WHOA! So noting the object first leads to better learning? Or it comes down to directing the student to the object first (ball) and then noting the new characteristic (blue), vs the reverse where you note “blue” first (could be anywhere), then the “ball”. Makes sense I guess. How are you supposed to draw a conclusion from “blue”, which could be anywhere, being associated with ball. That would make you look for a “blue ball” (as 1 unit), I guess? It seems the second way (LF) leads to more ambiguity in the statement, meaning that it will only work if the student understand the meaning of “blue” already. It’s a test more than a teaching. Very deep implications for my work with students – I find that many have a predisposition to learn the structure of the math but not the meaning (for example, they know how to follow the “steps” of long division but don’t understand what division actually is, what a remainder is, why you are left with a decimal…), and it seems to me that they have learned in an LF style – they have learned that there is a relationship between the words (or between the steps and dividing, here), but not why that exists or why it works that way – no meaning. I have long held that that means that they are missing some crucial information, and thinking about this in terms of FL/LF orientation gives me a solid tool to demonstrate it to them.
“In recent studies I have applied this technique [LFO] for analyzing information structure to other
developmental questions, such as the way children learn numbers. A formal analysis of the problem
of number set identification showed that the limits on set size identification (our ability to “see” a set
of, say, three objects; usually called “subitization”) arise naturally in a discrimination-learning model.
This is because of two factors: 1) the increased confusability of larger sets (a set of two objects also
contains sets of one object, and a set of three objects also contains a set of two, and sets of one
object, etc), and 2) the way sets are distributed in the learning environment (set salience appears to
follow a power law distribution, with one being the most frequent and salient set). These factors
make it easy to learn to discriminate smaller sets, but not larger ones.
As well as naturally explaining how subitization “capacity limits” arise out of experience, the
model makes a novel prediction: Because our training deliberately changes the background rates of
cues that aren’t informative to number words, training children feature to label (FL) on the sets 2, 4
and 6 should also improve their ability to discriminate 3, 5 and 7! This striking prediction was
confirmed in tests [8]. Given that the age at which children master the subitization of small sets is an
important predictor of their later mathematical abilities, I am currently working on developing
educational applications of this successful training paradigm.”
Fascinating!

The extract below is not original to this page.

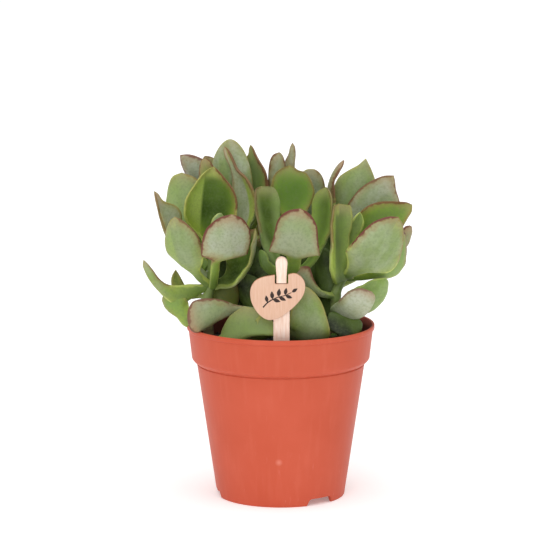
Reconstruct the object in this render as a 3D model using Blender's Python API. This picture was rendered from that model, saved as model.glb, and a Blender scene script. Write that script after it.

And again, confirms my belief that what counts in learning is amount of experience (and as we saw above, quality of experience). Knowing what parts are actually analyzed and learned in any learning task is critical to knowing what learning outcomes will result – something that the current school reform movement is very interested in. I will look into the applications Michael discusses – I have the sense that they will be very similar to the Montessori approach, which uses the same principle Ramscar is discussing – limit the inputs, be specific in your reference and direct students’ attention, to direct a certain learning outcome – and judging by the results I’ve heard Montessori kids achieve – teaching 1st graders to read at a 5th grade level, mastering long div and fractions in 2nd grade – I am excited to see the results!